The need for energy is ubiquitous, either in a stored form such as batteries or natural form such as heat or solar. And with the evolution of mankind and their technological advancements from manual gear vehicles to self-driving vehicles to space rockets and satellites, the utilization of energy has increased substantially. But this rapid advancement has raised the topic of depletion of lithium, the metal used in almost all the rechargeable batteries. Many techniques and methodologies have been experimented with to discover energy sources that are powerful enough to power an energy grid while also being economical and sustainable. Based on this concept, the researchers at Georgia Institute of Technology took up the task of inventing batteries based on Sodium and Potassium.
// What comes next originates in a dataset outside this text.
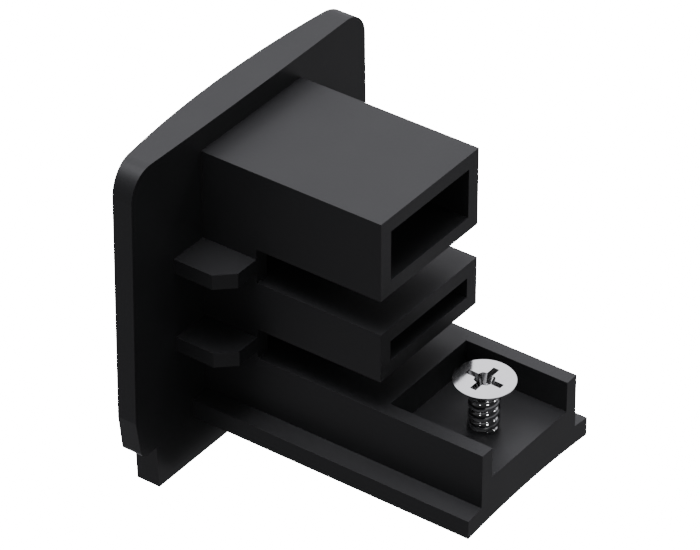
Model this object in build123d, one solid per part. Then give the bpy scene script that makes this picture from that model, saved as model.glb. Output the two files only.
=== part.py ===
from build123d import *
import math
import os

os.makedirs("parts", exist_ok=True)

# Profile end cap in its fitted pose, in millimetres.
# The cover closes the cut end of a hollow track profile. Everything on its +X side plugs into the profile.
# Origin: on the cover's seat plane, at mid-width, level with the underside of the foot rail.
# +X points along the profile, away from the cover. +Y points across it. +Z points from the rail to the upper box.

# Cover
cover_low_width = 35.4        # across the flanks, where the lower chamfers begin
cover_high_width = 34.5       # across the flanks, at the shoulders
cover_toe_width = 34.0        # across the lower corners, before they are rounded
cover_top = 30.35             # height of the top edge at mid-width
cover_top_dip = 0.2           # how far the top edge dips from its shoulders to mid-width
cover_chamfer_top = 4.2       # height where the lower chamfers begin
cover_bottom = -0.2           # height of the lower edge beside the tongue
cover_edge_thickness = 2.05   # at the flanks
cover_crown = 1.6             # extra thickness at mid-width, where the outer face stands furthest out
shoulder_radius = 2.8
toe_radius = 1.0
tongue_inset = 2.15           # from the cover's lower corner to the root of the tongue, on each side
tongue_taper = 0.25           # how much the tongue narrows on each side down to its tip
tongue_drop = 4.65            # how far the tongue hangs below the cover's lower edge

# Core: two hollow boxes over a foot rail, joined by a hollow neck with a slot between each pair of floors
core_width = 14.8             # over the boxes, the neck and the rail's upper body
wall = 1.5
neck_length = 5.95            # from the seat plane to the inner ends of the slots
box_length = 19.5             # from the seat plane to the open ends of the boxes
upper_box_height = 8.15
upper_slot_height = 3.6
lower_box_height = 5.1
lower_slot_height = 3.25

# Foot rail
rail_length = 30.5
rail_height = 7.95
ledge_reach = 2.0             # how far each ledge stands out from the rail's side
ledge_edge_height = 1.95
ledge_root_height = 2.2
underside_rise = 0.5          # the underside is a shallow arch along the whole rail
tray_depth = 3.2              # the tray beyond the boxes is open in front and above

# Tabs on both sides of the neck, one pair beside each slot
tab_reach = 4.25
tab_drop = 0.05               # how far the tabs lie below the middle of the slot's height
tab_thickness = 1.55
tab_chamfer_length = 1.7
tab_chamfer_width = 1.57

# Clamp screw: countersunk, cross recess, driven part of the way through the tray's floor
screw_from_end = 5.0          # from the rail's front end to the screw's axis
screw_standout = 5.1          # from the tray's floor to the top of the head
screw_length = 9.5
shank_diameter = 2.4          # the core under a 2.9 mm thread, whose ridge bites into the plastic
shank_fit = 0.05              # radial clearance of the core in its hole
shank_end_chamfer = 0.4
head_diameter = 5.9
head_rim = 0.25               # upright land round the top of the head
recess_width = 3.7            # tip to tip across the cross
recess_wing = 0.67            # thickness of each wing
recess_depth = 1.4
recess_lean = 26.5            # degrees, how far the wing ends lean inwards as they go down
recess_well = 1.7             # diameter of the round well in the middle
recess_well_floor = 1.1

# Heights of the stack, from the foot up
tray_floor = rail_height - tray_depth
lower_box_bottom = rail_height + lower_slot_height
lower_box_top = lower_box_bottom + lower_box_height
upper_box_bottom = lower_box_top + upper_slot_height
upper_box_top = upper_box_bottom + upper_box_height
slots = [(rail_height, lower_box_bottom), (lower_box_top, upper_box_bottom)]
boxes = [(lower_box_bottom, lower_box_top), (upper_box_bottom, upper_box_top)]
half_core = core_width / 2
screw_x = rail_length - screw_from_end


def mirrored(right):
    """The points of a right-hand outline, and their mirror images in the order that carries the outline on."""
    return right + [(-y, z) for y, z in reversed(right)]


def cover():
    """The cover with its tongue: flat towards the profile, crowned outwards about an upright axis."""
    shoulder_z = cover_top + cover_top_dip
    toe = cover_toe_width / 2
    tongue = toe - tongue_inset
    outline = mirrored([
        (tongue - tongue_taper, cover_bottom - tongue_drop),
        (tongue, cover_bottom),
        (toe, cover_bottom),
        (cover_low_width / 2, cover_chamfer_top),
        (cover_high_width / 2, shoulder_z),
    ])
    middle = len(outline) // 2
    edges = Polyline(*outline[:middle])
    edges += ThreePointArc(outline[middle - 1], (0, cover_top), outline[middle])
    edges += Polyline(*outline[middle:], outline[0])
    face = make_face(edges)
    shoulders = face.vertices().filter_by(lambda v: v.Y > cover_top)
    face = fillet(shoulders, shoulder_radius)
    toes = face.vertices().filter_by(lambda v: abs(v.Y - cover_bottom) < 1e-6 and abs(v.X) > tongue + 1e-6)
    face = fillet(toes, toe_radius)
    plate = extrude(Plane.YZ * face, -cover_crown - cover_edge_thickness)
    half_low = cover_low_width / 2
    crown_radius = (half_low ** 2 + cover_crown ** 2) / (2 * cover_crown)
    crown_x = crown_radius - cover_crown - cover_edge_thickness
    return plate & Pos(crown_x, 0, 0) * Cylinder(crown_radius, 4 * shoulder_z)


def foot_rail():
    """The rail: sloping ledges beside an upper body as wide as the boxes, over an arched underside."""
    half_foot = half_core + ledge_reach
    outline = mirrored([
        (half_foot, 0),
        (half_foot, ledge_edge_height),
        (half_core, ledge_root_height),
        (half_core, rail_height),
    ])
    edges = Polyline(*outline) + ThreePointArc(outline[-1], (0, underside_rise), outline[0])
    return extrude(Plane.YZ * make_face(edges), rail_length)


def stack():
    """The boxes and the neck: one side profile with a slot below each box, run across the core's width."""
    height = upper_box_top - rail_height
    profile = Pos(0, rail_height) * Rectangle(box_length, height, align=(Align.MIN, Align.MIN))
    for low, high in slots:
        slot = Rectangle(box_length - neck_length, high - low, align=(Align.MIN, Align.MIN))
        profile -= Pos(neck_length, low) * slot
    return extrude(Plane.XZ * profile, half_core, both=True)


def tab_pair(height):
    """Both tabs at one height: a plate across the neck with its two front corners cut."""
    tip = half_core + tab_reach
    side = [
        (0, tip),
        (neck_length - tab_chamfer_length, tip),
        (neck_length, tip - tab_chamfer_width),
    ]
    outline = side + [(x, -y) for x, y in reversed(side)]
    plate = extrude(make_face(Polyline(*outline, close=True)), tab_thickness)
    return Pos(0, 0, height - tab_thickness / 2) * plate


def pocket(start, end, low, high):
    """The space between the side walls, from one distance along the core to another."""
    section = Rectangle(core_width - 2 * wall, high - low, align=(Align.CENTER, Align.MIN))
    return extrude(Plane.YZ.offset(start) * Pos(0, low) * section, end - start)


def cap_body():
    """The one-piece moulding."""
    body = cover() + foot_rail() + stack()
    for low, high in slots:
        body += tab_pair((low + high) / 2 - tab_drop)
    for low, high in slots:
        body -= pocket(0, neck_length, low, high)
    for low, high in boxes:
        body -= pocket(0, box_length, low + wall, high - wall)
    body -= pocket(box_length, rail_length, tray_floor, rail_height)
    hole = Cylinder(shank_diameter / 2 + shank_fit, tray_floor, align=(Align.CENTER, Align.CENTER, Align.MIN))
    return body - Pos(screw_x, 0, 0) * hole


def clamp_screw():
    """The screw, with the plain core of its threaded shank."""
    shank = shank_diameter / 2
    head = head_diameter / 2
    countersink = head - shank
    profile = Polyline(
        (0, 0),
        (head, 0),
        (head, -head_rim),
        (shank, -head_rim - countersink),
        (shank, shank_end_chamfer - screw_length),
        (shank - shank_end_chamfer, -screw_length),
        (0, -screw_length),
        close=True,
    )
    screw = revolve(Plane.XZ * make_face(profile), Axis.Z)
    tip = recess_width / 2
    wing_floor = tip - recess_depth * math.tan(math.radians(recess_lean))
    wing = Polyline(*mirrored([(wing_floor, -recess_depth), (tip, 0)]), close=True)
    wing = extrude(Plane.XZ * make_face(wing), recess_wing / 2, both=True)
    well = Cone(recess_well_floor / 2, recess_well / 2, recess_depth, align=(Align.CENTER, Align.CENTER, Align.MAX))
    screw -= wing + Rot(0, 0, 90) * wing + well
    return Pos(screw_x, 0, tray_floor + screw_standout) * screw


pieces = {"cap_body": cap_body(), "clamp_screw": clamp_screw()}
for name, piece in pieces.items():
    export_step(piece, f"parts/{name}.step")
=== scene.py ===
"""Dresses the profile end cap: moulded black plastic, and a bright screw with a real thread."""

import logging
import math
from dataclasses import dataclass, field
from enum import Enum
from typing import Any, Callable

import bmesh
import bpy
from mathutils import Matrix, Vector


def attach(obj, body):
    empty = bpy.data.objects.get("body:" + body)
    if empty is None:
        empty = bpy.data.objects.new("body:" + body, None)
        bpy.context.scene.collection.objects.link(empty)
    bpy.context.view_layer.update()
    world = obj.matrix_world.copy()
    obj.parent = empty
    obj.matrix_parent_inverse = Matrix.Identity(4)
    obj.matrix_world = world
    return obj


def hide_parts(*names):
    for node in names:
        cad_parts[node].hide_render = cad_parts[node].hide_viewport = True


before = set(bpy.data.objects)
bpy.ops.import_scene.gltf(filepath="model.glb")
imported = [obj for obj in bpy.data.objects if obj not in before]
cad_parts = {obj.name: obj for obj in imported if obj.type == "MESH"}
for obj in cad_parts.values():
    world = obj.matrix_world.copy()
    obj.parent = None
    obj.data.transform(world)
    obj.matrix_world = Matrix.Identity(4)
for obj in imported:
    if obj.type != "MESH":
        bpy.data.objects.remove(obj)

LOG = logging.getLogger("end_cap")
MM = 0.001


class Node(str, Enum):
    """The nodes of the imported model."""

    CAP = "cap_body"
    SCREW = "clamp_screw"


class Slot(str, Enum):
    """The record's material slots."""

    PLASTIC = "black_plastic"
    STEEL = "screw_steel"


class Term:
    """A shader value that stands in a Python expression and adds its own Math nodes."""

    def __init__(self, tree: "NodeTree", socket: bpy.types.NodeSocket) -> None:
        """Wraps one output.

        Args:
            tree: The tree that it belongs to.
            socket: The output that gives the value.
        """
        self.tree = tree
        self.socket = socket

    def _math(self, operation: str, first: Any, second: Any = 0.0) -> "Term":
        """Adds one Math node.

        Args:
            operation: The node's operation.
            first: The first operand.
            second: The second operand.

        Returns:
            The node's result.
        """
        node = self.tree.node("ShaderNodeMath", {"operation": operation}, {0: first, 1: second})
        return Term(self.tree, node.outputs[0])

    def __add__(self, other: Any) -> "Term":
        """Gives self + other."""
        return self._math("ADD", self, other)

    __radd__ = __add__

    def __mul__(self, other: Any) -> "Term":
        """Gives self * other."""
        return self._math("MULTIPLY", self, other)

    __rmul__ = __mul__

    def __sub__(self, other: Any) -> "Term":
        """Gives self - other."""
        return self._math("SUBTRACT", self, other)

    def __rsub__(self, other: Any) -> "Term":
        """Gives other - self."""
        return self._math("SUBTRACT", other, self)

    def exp(self) -> "Term":
        """Gives e to the power of self."""
        return self._math("EXPONENT", self)

    def step(self, low: float, high: float) -> "Term":
        """Gives a soft step.

        Args:
            low: Where the step leaves 0.
            high: Where it reaches 1.

        Returns:
            The step, from 0 to 1.
        """
        node = self.tree.node("ShaderNodeMapRange", {"interpolation_type": "SMOOTHSTEP"},
                              {"Value": self, "From Min": low, "From Max": high})
        return Term(self.tree, node.outputs[0])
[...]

According to Matthew McDowell, an assistant professor in the George W. Woodruff School of Mechanical Engineering and the School of Materials Science and Engineering, it was initially thought that sodium and potassium-ion batteries decay at a much faster rate than their alternative and tend to hold less energy. This hypothesis by McDowell was proved true by a study published in Joule on 19th of June, by the National Science Foundation and the U.S. Department of Energy.
A team of researcher's indulged in an experiment where lithium, sodium, and potassium were made to react with iron sulphide, also known as pyrite and fool's gold. Due to the larger size of sodium and potassium ions as compared to lithium ions, it was initially fortified that the former would cause significant degradation while reacting with the particles of iron sulphide. But researchers noticed that iron sulphide was more stable when reacting with sodium and potassium than when reacting with lithium. The experiment revealed that battery based on sodium or potassium could have a much longer life than what was initially anticipated. This research has given birth to the possibility of usage of sodium and potassium-based batteries in the future.
Although still in its infancy, sodium and potassium-ion batteries could brighten up the future of mankind at a much cheaper cost and at a much higher scale than lithium-based batteries. Sodium and potassium-ion batteries could be the future of high energy grid if and when the earth is left with no or minimum amount of lithium in its core.